__SOURCE DATA__:
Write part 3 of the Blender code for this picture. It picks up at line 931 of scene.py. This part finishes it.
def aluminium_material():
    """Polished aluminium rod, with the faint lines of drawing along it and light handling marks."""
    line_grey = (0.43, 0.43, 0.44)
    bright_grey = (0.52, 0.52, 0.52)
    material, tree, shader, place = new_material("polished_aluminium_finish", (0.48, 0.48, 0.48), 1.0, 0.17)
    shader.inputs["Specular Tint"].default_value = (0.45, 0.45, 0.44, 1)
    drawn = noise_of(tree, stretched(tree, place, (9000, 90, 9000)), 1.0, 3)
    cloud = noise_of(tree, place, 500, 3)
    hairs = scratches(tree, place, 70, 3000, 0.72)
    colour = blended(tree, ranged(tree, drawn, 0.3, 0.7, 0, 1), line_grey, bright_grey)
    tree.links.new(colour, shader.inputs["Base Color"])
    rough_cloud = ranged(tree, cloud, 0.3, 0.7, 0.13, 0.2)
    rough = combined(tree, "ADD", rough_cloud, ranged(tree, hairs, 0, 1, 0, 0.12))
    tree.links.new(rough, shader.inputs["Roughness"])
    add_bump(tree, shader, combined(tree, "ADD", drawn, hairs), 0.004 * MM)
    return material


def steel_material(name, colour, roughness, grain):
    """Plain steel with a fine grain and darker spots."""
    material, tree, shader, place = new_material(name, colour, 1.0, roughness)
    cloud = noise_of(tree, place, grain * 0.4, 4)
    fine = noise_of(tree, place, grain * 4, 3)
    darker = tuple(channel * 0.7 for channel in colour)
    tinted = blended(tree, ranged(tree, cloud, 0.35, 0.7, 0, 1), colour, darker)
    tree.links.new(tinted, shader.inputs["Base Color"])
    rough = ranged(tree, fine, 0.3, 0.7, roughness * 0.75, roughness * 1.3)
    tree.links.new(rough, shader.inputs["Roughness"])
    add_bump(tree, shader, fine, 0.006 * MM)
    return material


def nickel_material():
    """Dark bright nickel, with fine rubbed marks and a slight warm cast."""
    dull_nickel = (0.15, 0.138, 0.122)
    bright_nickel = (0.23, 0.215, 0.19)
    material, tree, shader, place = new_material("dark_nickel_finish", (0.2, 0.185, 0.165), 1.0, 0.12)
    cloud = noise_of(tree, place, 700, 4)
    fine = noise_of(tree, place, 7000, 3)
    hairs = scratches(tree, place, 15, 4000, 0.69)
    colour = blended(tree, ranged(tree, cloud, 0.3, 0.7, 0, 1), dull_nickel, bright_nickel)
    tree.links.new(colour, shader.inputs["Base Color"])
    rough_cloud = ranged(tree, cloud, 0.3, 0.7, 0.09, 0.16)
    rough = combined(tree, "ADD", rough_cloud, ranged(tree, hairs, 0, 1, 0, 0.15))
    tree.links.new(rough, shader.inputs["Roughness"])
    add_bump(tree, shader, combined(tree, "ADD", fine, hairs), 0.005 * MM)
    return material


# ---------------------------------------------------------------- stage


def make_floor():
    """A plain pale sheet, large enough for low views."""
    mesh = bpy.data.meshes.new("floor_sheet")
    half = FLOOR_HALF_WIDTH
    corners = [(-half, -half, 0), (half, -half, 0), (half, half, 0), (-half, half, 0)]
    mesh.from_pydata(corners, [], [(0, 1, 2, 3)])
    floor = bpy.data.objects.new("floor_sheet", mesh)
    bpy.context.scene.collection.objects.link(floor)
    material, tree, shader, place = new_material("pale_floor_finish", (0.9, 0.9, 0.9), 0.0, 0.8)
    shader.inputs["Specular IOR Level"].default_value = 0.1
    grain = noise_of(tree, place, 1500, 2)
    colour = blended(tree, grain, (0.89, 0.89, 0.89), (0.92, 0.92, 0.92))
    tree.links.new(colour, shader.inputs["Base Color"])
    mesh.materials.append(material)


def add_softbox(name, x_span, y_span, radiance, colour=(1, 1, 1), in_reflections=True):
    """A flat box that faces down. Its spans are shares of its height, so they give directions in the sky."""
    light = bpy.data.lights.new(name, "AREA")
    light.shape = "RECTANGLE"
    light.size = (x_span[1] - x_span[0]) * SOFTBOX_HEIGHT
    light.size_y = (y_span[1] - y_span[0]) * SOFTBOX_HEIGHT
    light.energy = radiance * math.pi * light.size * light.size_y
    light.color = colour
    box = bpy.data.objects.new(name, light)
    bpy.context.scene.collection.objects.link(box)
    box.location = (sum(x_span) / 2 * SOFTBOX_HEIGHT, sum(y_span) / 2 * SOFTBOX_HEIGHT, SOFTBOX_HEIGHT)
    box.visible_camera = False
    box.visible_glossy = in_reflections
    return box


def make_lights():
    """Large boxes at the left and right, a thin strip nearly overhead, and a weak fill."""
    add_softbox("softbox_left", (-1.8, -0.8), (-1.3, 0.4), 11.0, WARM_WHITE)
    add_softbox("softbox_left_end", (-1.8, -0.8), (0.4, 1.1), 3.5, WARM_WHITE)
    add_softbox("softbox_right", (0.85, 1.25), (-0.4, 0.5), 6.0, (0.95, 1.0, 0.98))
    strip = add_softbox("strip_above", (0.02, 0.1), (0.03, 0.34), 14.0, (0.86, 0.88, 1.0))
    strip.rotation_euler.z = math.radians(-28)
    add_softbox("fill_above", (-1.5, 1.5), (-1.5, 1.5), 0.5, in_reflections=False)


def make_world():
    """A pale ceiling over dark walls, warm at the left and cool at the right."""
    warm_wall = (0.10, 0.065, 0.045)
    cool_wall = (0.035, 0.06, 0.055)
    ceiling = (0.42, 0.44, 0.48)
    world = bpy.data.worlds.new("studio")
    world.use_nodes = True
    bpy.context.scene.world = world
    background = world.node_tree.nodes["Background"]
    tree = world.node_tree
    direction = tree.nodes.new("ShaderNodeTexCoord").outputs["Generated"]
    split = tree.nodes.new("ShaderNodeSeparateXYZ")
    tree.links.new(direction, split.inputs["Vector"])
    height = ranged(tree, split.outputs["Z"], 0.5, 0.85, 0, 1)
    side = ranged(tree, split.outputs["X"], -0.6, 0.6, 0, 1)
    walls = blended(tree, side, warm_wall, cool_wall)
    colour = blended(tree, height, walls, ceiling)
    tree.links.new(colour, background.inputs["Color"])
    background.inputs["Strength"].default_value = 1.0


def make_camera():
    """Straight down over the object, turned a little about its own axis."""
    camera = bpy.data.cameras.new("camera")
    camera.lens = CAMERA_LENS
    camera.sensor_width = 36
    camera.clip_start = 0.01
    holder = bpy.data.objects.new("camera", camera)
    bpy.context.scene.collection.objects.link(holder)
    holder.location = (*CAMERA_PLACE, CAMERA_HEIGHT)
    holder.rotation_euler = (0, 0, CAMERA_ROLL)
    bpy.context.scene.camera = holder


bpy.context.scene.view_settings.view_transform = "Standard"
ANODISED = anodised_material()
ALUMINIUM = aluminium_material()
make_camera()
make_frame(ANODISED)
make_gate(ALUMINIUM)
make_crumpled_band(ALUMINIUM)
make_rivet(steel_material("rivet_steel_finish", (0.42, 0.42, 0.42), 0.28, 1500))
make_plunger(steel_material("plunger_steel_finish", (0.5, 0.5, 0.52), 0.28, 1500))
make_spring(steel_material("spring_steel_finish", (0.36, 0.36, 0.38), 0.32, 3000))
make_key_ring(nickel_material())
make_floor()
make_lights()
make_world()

__GOAL__:
Each line of the listing above should be output exactly.

__SOLUTION BELOW__:
Write part 3 of the Blender code for this picture. It picks up at line 931 of scene.py. This part finishes it.
def aluminium_material():
    """Polished aluminium rod, with the faint lines of drawing along it and light handling marks."""
    line_grey = (0.43, 0.43, 0.44)
    bright_grey = (0.52, 0.52, 0.52)
    material, tree, shader, place = new_material("polished_aluminium_finish", (0.48, 0.48, 0.48), 1.0, 0.17)
    shader.inputs["Specular Tint"].default_value = (0.45, 0.45, 0.44, 1)
    drawn = noise_of(tree, stretched(tree, place, (9000, 90, 9000)), 1.0, 3)
    cloud = noise_of(tree, place, 500, 3)
    hairs = scratches(tree, place, 70, 3000, 0.72)
    colour = blended(tree, ranged(tree, drawn, 0.3, 0.7, 0, 1), line_grey, bright_grey)
    tree.links.new(colour, shader.inputs["Base Color"])
    rough_cloud = ranged(tree, cloud, 0.3, 0.7, 0.13, 0.2)
    rough = combined(tree, "ADD", rough_cloud, ranged(tree, hairs, 0, 1, 0, 0.12))
    tree.links.new(rough, shader.inputs["Roughness"])
    add_bump(tree, shader, combined(tree, "ADD", drawn, hairs), 0.004 * MM)
    return material


def steel_material(name, colour, roughness, grain):
    """Plain steel with a fine grain and darker spots."""
    material, tree, shader, place = new_material(name, colour, 1.0, roughness)
    cloud = noise_of(tree, place, grain * 0.4, 4)
    fine = noise_of(tree, place, grain * 4, 3)
    darker = tuple(channel * 0.7 for channel in colour)
    tinted = blended(tree, ranged(tree, cloud, 0.35, 0.7, 0, 1), colour, darker)
    tree.links.new(tinted, shader.inputs["Base Color"])
    rough = ranged(tree, fine, 0.3, 0.7, roughness * 0.75, roughness * 1.3)
    tree.links.new(rough, shader.inputs["Roughness"])
    add_bump(tree, shader, fine, 0.006 * MM)
    return material


def nickel_material():
    """Dark bright nickel, with fine rubbed marks and a slight warm cast."""
    dull_nickel = (0.15, 0.138, 0.122)
    bright_nickel = (0.23, 0.215, 0.19)
    material, tree, shader, place = new_material("dark_nickel_finish", (0.2, 0.185, 0.165), 1.0, 0.12)
    cloud = noise_of(tree, place, 700, 4)
    fine = noise_of(tree, place, 7000, 3)
    hairs = scratches(tree, place, 15, 4000, 0.69)
    colour = blended(tree, ranged(tree, cloud, 0.3, 0.7, 0, 1), dull_nickel, bright_nickel)
    tree.links.new(colour, shader.inputs["Base Color"])
    rough_cloud = ranged(tree, cloud, 0.3, 0.7, 0.09, 0.16)
    rough = combined(tree, "ADD", rough_cloud, ranged(tree, hairs, 0, 1, 0, 0.15))
    tree.links.new(rough, shader.inputs["Roughness"])
    add_bump(tree, shader, combined(tree, "ADD", fine, hairs), 0.005 * MM)
    return material


# ---------------------------------------------------------------- stage


def make_floor():
    """A plain pale sheet, large enough for low views."""
    mesh = bpy.data.meshes.new("floor_sheet")
    half = FLOOR_HALF_WIDTH
    corners = [(-half, -half, 0), (half, -half, 0), (half, half, 0), (-half, half, 0)]
    mesh.from_pydata(corners, [], [(0, 1, 2, 3)])
    floor = bpy.data.objects.new("floor_sheet", mesh)
    bpy.context.scene.collection.objects.link(floor)
    material, tree, shader, place = new_material("pale_floor_finish", (0.9, 0.9, 0.9), 0.0, 0.8)
    shader.inputs["Specular IOR Level"].default_value = 0.1
    grain = noise_of(tree, place, 1500, 2)
    colour = blended(tree, grain, (0.89, 0.89, 0.89), (0.92, 0.92, 0.92))
    tree.links.new(colour, shader.inputs["Base Color"])
    mesh.materials.append(material)


def add_softbox(name, x_span, y_span, radiance, colour=(1, 1, 1), in_reflections=True):
    """A flat box that faces down. Its spans are shares of its height, so they give directions in the sky."""
    light = bpy.data.lights.new(name, "AREA")
    light.shape = "RECTANGLE"
    light.size = (x_span[1] - x_span[0]) * SOFTBOX_HEIGHT
    light.size_y = (y_span[1] - y_span[0]) * SOFTBOX_HEIGHT
    light.energy = radiance * math.pi * light.size * light.size_y
    light.color = colour
    box = bpy.data.objects.new(name, light)
    bpy.context.scene.collection.objects.link(box)
    box.location = (sum(x_span) / 2 * SOFTBOX_HEIGHT, sum(y_span) / 2 * SOFTBOX_HEIGHT, SOFTBOX_HEIGHT)
    box.visible_camera = False
    box.visible_glossy = in_reflections
    return box


def make_lights():
    """Large boxes at the left and right, a thin strip nearly overhead, and a weak fill."""
    add_softbox("softbox_left", (-1.8, -0.8), (-1.3, 0.4), 11.0, WARM_WHITE)
    add_softbox("softbox_left_end", (-1.8, -0.8), (0.4, 1.1), 3.5, WARM_WHITE)
    add_softbox("softbox_right", (0.85, 1.25), (-0.4, 0.5), 6.0, (0.95, 1.0, 0.98))
    strip = add_softbox("strip_above", (0.02, 0.1), (0.03, 0.34), 14.0, (0.86, 0.88, 1.0))
    strip.rotation_euler.z = math.radians(-28)
    add_softbox("fill_above", (-1.5, 1.5), (-1.5, 1.5), 0.5, in_reflections=False)


def make_world():
    """A pale ceiling over dark walls, warm at the left and cool at the right."""
    warm_wall = (0.10, 0.065, 0.045)
    cool_wall = (0.035, 0.06, 0.055)
    ceiling = (0.42, 0.44, 0.48)
    world = bpy.data.worlds.new("studio")
    world.use_nodes = True
    bpy.context.scene.world = world
    background = world.node_tree.nodes["Background"]
    tree = world.node_tree
    direction = tree.nodes.new("ShaderNodeTexCoord").outputs["Generated"]
    split = tree.nodes.new("ShaderNodeSeparateXYZ")
    tree.links.new(direction, split.inputs["Vector"])
    height = ranged(tree, split.outputs["Z"], 0.5, 0.85, 0, 1)
    side = ranged(tree, split.outputs["X"], -0.6, 0.6, 0, 1)
    walls = blended(tree, side, warm_wall, cool_wall)
    colour = blended(tree, height, walls, ceiling)
    tree.links.new(colour, background.inputs["Color"])
    background.inputs["Strength"].default_value = 1.0


def make_camera():
    """Straight down over the object, turned a little about its own axis."""
    camera = bpy.data.cameras.new("camera")
    camera.lens = CAMERA_LENS
    camera.sensor_width = 36
    camera.clip_start = 0.01
    holder = bpy.data.objects.new("camera", camera)
    bpy.context.scene.collection.objects.link(holder)
    holder.location = (*CAMERA_PLACE, CAMERA_HEIGHT)
    holder.rotation_euler = (0, 0, CAMERA_ROLL)
    bpy.context.scene.camera = holder


bpy.context.scene.view_settings.view_transform = "Standard"
ANODISED = anodised_material()
ALUMINIUM = aluminium_material()
make_camera()
make_frame(ANODISED)
make_gate(ALUMINIUM)
make_crumpled_band(ALUMINIUM)
make_rivet(steel_material("rivet_steel_finish", (0.42, 0.42, 0.42), 0.28, 1500))
make_plunger(steel_material("plunger_steel_finish", (0.5, 0.5, 0.52), 0.28, 1500))
make_spring(steel_material("spring_steel_finish", (0.36, 0.36, 0.38), 0.32, 3000))
make_key_ring(nickel_material())
make_floor()
make_lights()
make_world()